Future droughts and hydropower

Although the Western drought is a prime example of how finicky hydropower can be, it is hardly the only place in the world that will face this issue in the future, and it isn’t the only place in the world that will see hydropower take such a hit. Zambia has experienced electricity shortages for similar reasons, as have Brazil and China

When hydroelectric power isn’t reliable, people typically turn to fossil fuels, says Brian Tarroja, an energy researcher at the University of California-Irvine.

“You do want to build new assets, more renewable energy, more storage, more flexibility and all that stuff,” he says. “But that takes time. If you have a shortfall right now, the marginal resource is usually natural gas.”

[Related: How AI could help bring a sustainable reckoning to hydropower.]

As we shore up our infrastructure, Tarroja adds, we’ll need to figure out new engineering techniques that can handle droughts and other climate change impacts. That could mean plants that work with lower amounts of water. Even more crucial, he says, is making sure that other renewable energy sources are built up as well. Otherwise, shortcomings in hydropower will continue to mean sliding back into fossil fuel use. 

White adds that regions should start talking about water rights and priorities as well. Whereas we once may have been able to cover all sorts of needs, climate change is changing how much water we can expect to access. If we don’t work on fairly prioritizing where to limit usage first, marginalized groups could end up shouldering the burden. 

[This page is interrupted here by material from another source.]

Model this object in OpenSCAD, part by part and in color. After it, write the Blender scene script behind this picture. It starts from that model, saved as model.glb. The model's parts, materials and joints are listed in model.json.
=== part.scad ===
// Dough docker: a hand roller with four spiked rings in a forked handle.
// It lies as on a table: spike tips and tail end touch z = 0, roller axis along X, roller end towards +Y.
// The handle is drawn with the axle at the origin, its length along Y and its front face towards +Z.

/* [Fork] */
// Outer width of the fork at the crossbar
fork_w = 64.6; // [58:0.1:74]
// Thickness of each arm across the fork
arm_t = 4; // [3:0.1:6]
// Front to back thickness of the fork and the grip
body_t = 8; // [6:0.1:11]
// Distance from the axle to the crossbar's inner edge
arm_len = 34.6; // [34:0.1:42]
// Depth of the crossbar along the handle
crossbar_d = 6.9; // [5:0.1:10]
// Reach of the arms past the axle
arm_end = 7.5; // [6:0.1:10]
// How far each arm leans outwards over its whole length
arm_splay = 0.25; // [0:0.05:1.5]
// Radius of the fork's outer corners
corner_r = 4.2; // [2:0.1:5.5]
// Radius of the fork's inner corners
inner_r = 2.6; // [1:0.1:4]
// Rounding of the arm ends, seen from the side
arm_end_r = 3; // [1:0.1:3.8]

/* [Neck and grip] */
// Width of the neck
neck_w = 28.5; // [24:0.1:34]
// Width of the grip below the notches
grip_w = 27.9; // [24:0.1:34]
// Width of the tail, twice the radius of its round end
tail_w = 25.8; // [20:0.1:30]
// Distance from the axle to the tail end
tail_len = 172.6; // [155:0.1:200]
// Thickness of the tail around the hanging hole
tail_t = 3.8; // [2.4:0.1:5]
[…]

“When we decide to invest our financial and natural resources into producing one type of social benefit, like economic productivity, environmental conservation, or recreational amenities, we need to balance that sort of portfolio,” White says. “And that is something that will require a transition, because water scarcity affects this region and other regions around the world. We need to be prepared to have a dialog about how we prioritize these benefits, especially when we’re not able to produce all of those social goods simultaneously.”